Here is a little story about baby Peanut, a tale excised from the manuscript now that I have changed the scope of what I’m writing. It’s not in the book, but Peanut loves this story, so I’ll post it here for her to read one day.

At the end of the work day, Keith and I would take it in turns to hold the baby while the other ate dinner. She would not sit happily in her little bassinet, no matter how busily our feet rocked it, no matter how much we smiled and coo’d and attended to her. She was happy in arms – full stop. We watched the West Wing, we ate our roast chicken, and we admired our little girl. Every smile and burp and squeak was miraculous to us. We called her Squeaky, Ivy-Cakes, Little Cakes, Bobo , Ivy-Bones. We were drunk in love with her. Despite the deep ache of tiredness, the screaming, the fractiousness, we did not see Peanut as a difficult baby. We saw our struggle to adjust as our own failing. With time and experience, we would come to realise just how hard those first few months had been, and what a nut she was, but in the thick of it, with the artillery fire overhead and the smoke and the fear clouding our vision, all we could do was scramble in a forward direction and figure it out as we went along. 

One night, I walked the halls with Peanut for an hour, begging her to go to sleep. Keith was always an equal partner in the baby-wrangling, but this night I was on shift and he was reading in bed. Peanut squirmed and wriggled. She stared up at me as I held her firm. The dummy in her mouth smacked and rattled as she sucked it wildly. ‘What is wrong with you?” I sang softly. ‘I would like to be wrapped and cuddled. I would like to be put to bed. Bed is the best place in the whole world. Peanut, you are gone in the head. ‘

The baby’s eyes drifted to half-mast. The dummy-smacking slowed and stopped, and her mouth drooped open slightly. Walking and patting, I silently made deals with the Universe that this was the big one. Peanut had finally gone down. No dice, replied the Universe, which had created this child as a finely calibrated insomnia machine. As soon as her system sensed that it was tilting towards her bassinette, it sent an alarm to the motherboard. ‘Mayday! Mayday! Bedtime Attempt in progress!’ Peanut’s eyes popped alert, her mouth opened, her dummy flew out and the wailing began, all the louder for having been refreshed with a lovely micro-sleep.

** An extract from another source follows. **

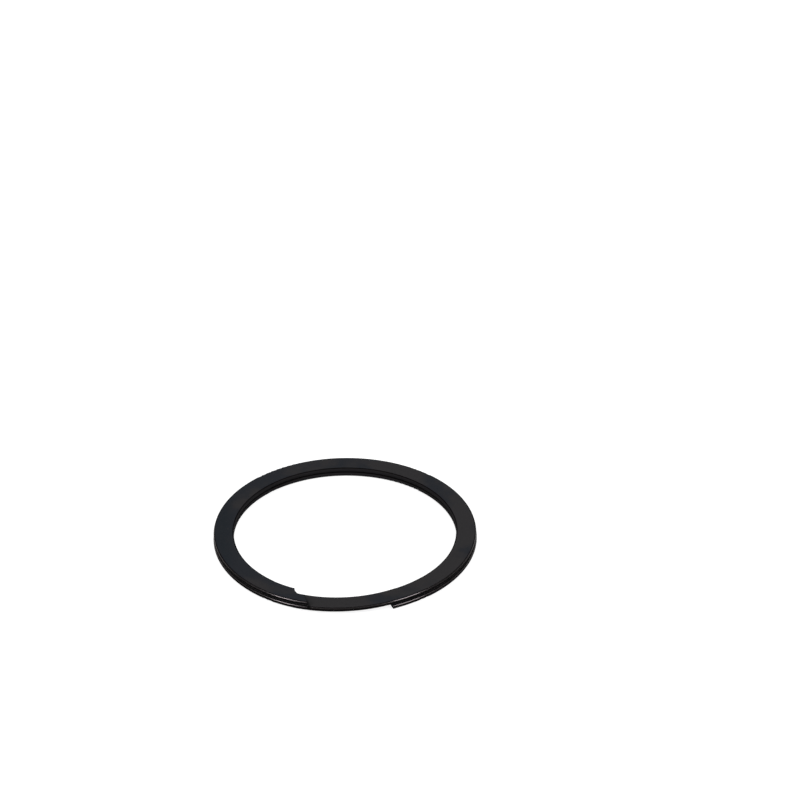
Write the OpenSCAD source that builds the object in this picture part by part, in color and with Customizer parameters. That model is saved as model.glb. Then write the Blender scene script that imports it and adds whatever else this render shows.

I swallowed the intensive screaming going on inside my brain and scored the newly-appeared wrinkle between my eyebrows just a shade deeper. Deep breath. No tears. I walked and walked. Twenty minutes later, the signs appeared. Half-mast, sloe breathing, dummy drooping. I forced myself to walk through another verse of ‘The Wild Colonial Boy’ and then spent forty-five athletic seconds lowering Peanut, by the tiniest of increments, into her bassinette. I did not allow her equilibrium to get altered even momentarily. The muscles in my arms shook with strain as I finally made it the last inch, and carefully, slowly, removed my hands. I hovered tem above her for a moment so that the change in air warmth and pressure form my hastily removed body would not prod her awake, and then, heart in mouth, hardly daring to believe it, I crept backwards to the bed and lay down flat beside my warm husband. I rejoiced in the comforting, delicious softness of the mattress and the silence of the air.

And then Keith let out an enormous fart.

It echoed in the bedroom with honking, squeaking resonance. It was loud in decibel and rounded in tone. There was a momentary silence after its final sqeaak faded away, in which I stared ahead, horrified, and then Ivy began to scream.

I had never thought about divorce before, but in that moment, I considered my options.